_Exercise details:_ Show every line containing "part" by copying it.

## Start Provided data

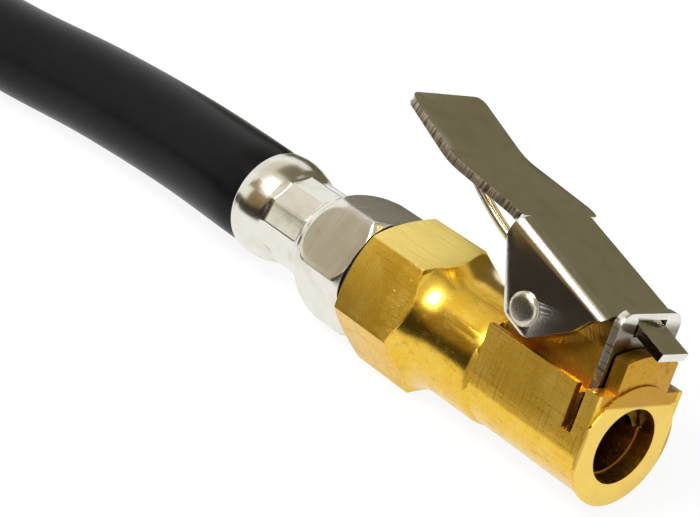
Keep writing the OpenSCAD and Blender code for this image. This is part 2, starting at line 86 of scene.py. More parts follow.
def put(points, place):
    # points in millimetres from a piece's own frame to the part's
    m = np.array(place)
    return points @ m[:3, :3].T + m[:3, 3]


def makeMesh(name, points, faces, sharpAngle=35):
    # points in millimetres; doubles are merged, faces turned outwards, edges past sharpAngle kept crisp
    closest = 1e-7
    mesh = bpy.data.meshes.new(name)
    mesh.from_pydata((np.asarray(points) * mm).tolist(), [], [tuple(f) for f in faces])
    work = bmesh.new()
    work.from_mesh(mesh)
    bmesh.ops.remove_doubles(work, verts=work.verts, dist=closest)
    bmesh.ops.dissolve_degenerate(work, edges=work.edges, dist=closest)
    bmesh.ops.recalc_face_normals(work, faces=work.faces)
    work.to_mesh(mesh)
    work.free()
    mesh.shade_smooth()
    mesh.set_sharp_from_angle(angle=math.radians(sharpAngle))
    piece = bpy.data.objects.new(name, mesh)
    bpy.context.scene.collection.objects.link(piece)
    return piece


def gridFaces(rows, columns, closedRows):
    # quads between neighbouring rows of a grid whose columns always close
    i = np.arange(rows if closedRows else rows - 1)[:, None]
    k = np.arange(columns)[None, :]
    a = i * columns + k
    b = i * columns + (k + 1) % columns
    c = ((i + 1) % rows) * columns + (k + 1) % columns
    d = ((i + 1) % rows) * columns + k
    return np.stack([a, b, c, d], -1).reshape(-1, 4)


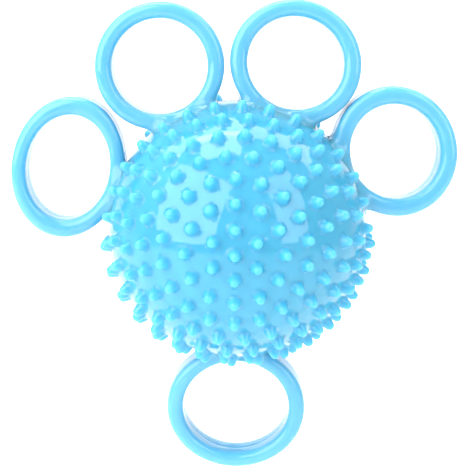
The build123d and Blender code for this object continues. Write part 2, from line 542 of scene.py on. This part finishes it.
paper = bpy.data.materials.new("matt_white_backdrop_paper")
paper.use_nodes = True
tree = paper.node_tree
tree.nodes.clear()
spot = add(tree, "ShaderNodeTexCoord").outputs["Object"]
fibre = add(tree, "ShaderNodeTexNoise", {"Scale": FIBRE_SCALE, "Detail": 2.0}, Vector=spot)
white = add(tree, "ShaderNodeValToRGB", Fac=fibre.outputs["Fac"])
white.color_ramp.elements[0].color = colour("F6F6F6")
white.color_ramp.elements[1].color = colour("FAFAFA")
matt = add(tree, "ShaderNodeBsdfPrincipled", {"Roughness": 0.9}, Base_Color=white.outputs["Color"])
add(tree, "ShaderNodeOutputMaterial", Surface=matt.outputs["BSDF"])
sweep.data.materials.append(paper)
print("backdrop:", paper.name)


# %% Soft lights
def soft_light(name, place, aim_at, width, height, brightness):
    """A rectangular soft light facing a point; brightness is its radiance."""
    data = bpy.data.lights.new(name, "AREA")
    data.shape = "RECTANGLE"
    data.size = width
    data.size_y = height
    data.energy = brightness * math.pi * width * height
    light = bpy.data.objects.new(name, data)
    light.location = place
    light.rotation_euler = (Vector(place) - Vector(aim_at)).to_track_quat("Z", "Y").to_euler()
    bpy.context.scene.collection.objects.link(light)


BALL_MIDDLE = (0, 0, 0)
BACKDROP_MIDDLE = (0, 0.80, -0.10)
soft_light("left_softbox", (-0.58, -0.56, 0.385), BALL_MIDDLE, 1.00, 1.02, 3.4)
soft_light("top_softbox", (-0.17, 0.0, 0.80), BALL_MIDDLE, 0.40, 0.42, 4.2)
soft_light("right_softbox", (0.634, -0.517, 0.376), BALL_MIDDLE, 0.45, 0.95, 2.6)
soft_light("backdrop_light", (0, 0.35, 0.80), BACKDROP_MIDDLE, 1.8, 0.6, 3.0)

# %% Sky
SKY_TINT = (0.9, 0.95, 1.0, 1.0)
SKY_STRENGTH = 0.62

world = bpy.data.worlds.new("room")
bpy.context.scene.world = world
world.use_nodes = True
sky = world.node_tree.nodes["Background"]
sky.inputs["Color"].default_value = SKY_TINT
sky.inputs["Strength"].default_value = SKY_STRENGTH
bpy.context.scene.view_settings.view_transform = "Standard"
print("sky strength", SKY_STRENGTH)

## End Provided data

_Solved exercise:_
Keep writing the OpenSCAD and Blender code for this image. This is part 2, starting at line 86 of scene.py. More parts follow.
    # points in millimetres from a piece's own frame to the part's
The build123d and Blender code for this object continues. Write part 2, from line 542 of scene.py on. This part finishes it.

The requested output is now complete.